In late September, hospital officials told Idaho reporters that they were seeing an increase in pediatric hospitalizations, as well as stillbirths among COVID-positive mothers. This week, Kootenai Health in Coeur d’Alene posted a story about a COVID patient who celebrated his 10th birthday while being hospitalized for COVID complications.
“The one thing we really learned about COVID is it affects people differently,” Megan said. While COVID causes blood clots in some patients, Charlotte’s blood had trouble clotting. And though most children don’t get severely ill, Charlotte did.
Miraculously, after dialysis, Charlotte began to improve. Her liver levels dropped, and she gradually became more alert. When she was in pain and unhappy, she would thrash, scream “No!” and try to stop nurses from poking and prodding her – difficult for Megan to see, but proof Charlotte was getting healthier and less lethargic.
After a few days, the little girl was able to sit up in bed, eat macaroni and cheese, and let her mom brush her hair. Healthcare workers at Children’s Primary marveled at the bounce-back, and one nurse referred to Charlotte as “my little anomaly.”
“When we got there, we did not think we were coming home with our child,” Megan said. “We just did not have hope.” Their best-case scenario involved waiting several months for a liver transplant, but on Sept. 1, a week and a half after Charlotte first went to the emergency room in Nampa, she was discharged from the hospital in Salt Lake City.
Physical, emotional scars linger
While Charlotte was able to come home, the physical and emotional scars are still healing. At first, the toddler would wake up screaming “No, no,” in the middle of the night, Megan said. She also got upset when she saw the signs of where the needles and lines were inserted.
“She had so many holes in her arms and bruises, and she could see them. That was a really big trigger,” Megan said.
While those spots slowly healed over the last few weeks, Charlotte still doesn’t want her parents to look at her neck, or brush her hair near where the dialysis line was placed. She still wakes up in the middle of the night looking for reassurance.
The episode has had other ripple effects on the family. Because they don’t yet know how Charlotte would handle more COVID exposure, the McCabes decided to homeschool their oldest children this year.
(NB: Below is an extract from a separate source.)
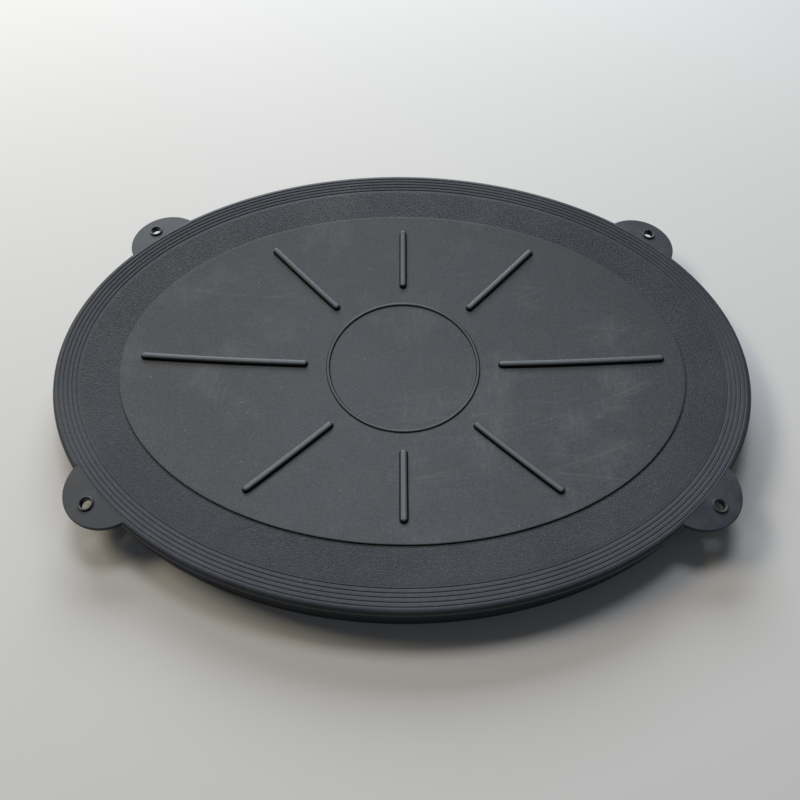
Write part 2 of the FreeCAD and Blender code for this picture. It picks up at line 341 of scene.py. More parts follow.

While Megan is starting to recover emotionally, she still avoids social media. The family documented Charlotte’s hospital stay and recovery on Facebook, and while the vast majority of comments were supportive, some people who left replies were COVID skeptics.
“We had people telling us, ‘Well no, your daughter’s liver failure is not from COVID. COVID doesn’t cause that,’” Megan said. “It was so frustrating to hear those comments and see this, because you’re not a doctor.”
There was one bright spot: Charlotte’s story also convinced others to take the virus more seriously.
“We had friends and people we don’t even know reach out to us and say, ‘We got vaccinated after seeing pictures of Charlotte,’” Megan said.
Ultimately, Megan hopes no other family has to go through the same experience.
“It’s such a traumatic experience, watching your child go through that and thinking you’re not going to be coming home with them,” she said.